Sonny (Dev Patel) is soon to marry his fiancé, Sunaina (Tina Desai), but first he plans to expand his operation by opening a second hotel and at the film’s inception, has gone to America to seek finance. In this enterprise he’s aided by the caustic Mrs Donnelly (Maggie Smith) her character slightly diluted from her original bitchy incarnation, but nonetheless still awarded most of the funniest lines. Meanwhile the usual suspects from Marigold 1 parade around having affairs with each other (Celia Imrie’s character, Madge, appears to have turned into a borderline good time girl,) while Evelyn (Judy Dench) and Douglas (Bill Nighi) are still failing to connect, even when it’s perfectly clear that the two of them are simply made for each other. Into this hotbed of geriatric passion wanders Guy Chambers (Richard Gere) who might or might not, be the hotel inspector who can grant Sonny’s expansion plan. Before you can say, ‘Basil Fawlty,’ Guy has the hots for Sonny’s widowed mother and much (alleged) hilarity ensues. The problem is, that this is all so obvious, it might as well have been performed as a series of semaphore manoeuvres. A last minute ‘twist’ fails to offer any surprises whatsoever. And what’s happened to Sonny’s character? In Marigold 1, he was charming in a bumbling, hapless sort of way, but here he’s a car crash of a person who can’t open his mouth without offending everybody in the vicinity.

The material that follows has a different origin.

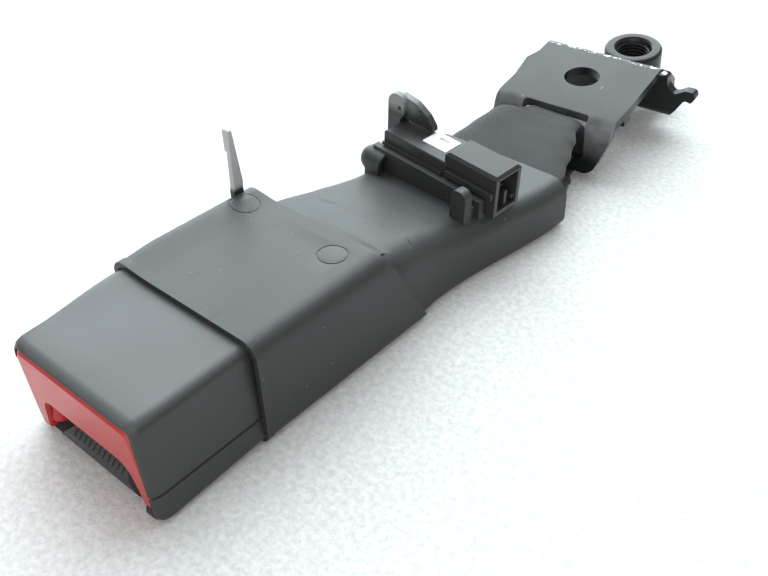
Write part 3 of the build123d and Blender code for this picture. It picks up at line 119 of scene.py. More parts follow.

On one hand, TSBEMH deserves respect for daring to portray senior citizens as genuine characters with real lives and real concerns; on the other hand, points must be deducted for its outdated portrayal of India as a country that has somehow never escaped the bonds of colonialism. The first film managed to skirt skilfully around these issues, but this time it just wades on in, seemingly without thinking. The climactic wedding features lots of dancing and larking about, but also comes with a large dollop of sentimentality, which once again, the first film was careful to avoid.

So, second best by name and certainly second best by nature. Ideally, the film makers should have gratefully accepted their groundbreaking hit and moved on to another idea, but of course, the movie business will always respond to a hit by throwing more money in it’s general direction. Can we ‘look forward’ to The Third and Final Exotic Marigold Hotel? God, I hope not.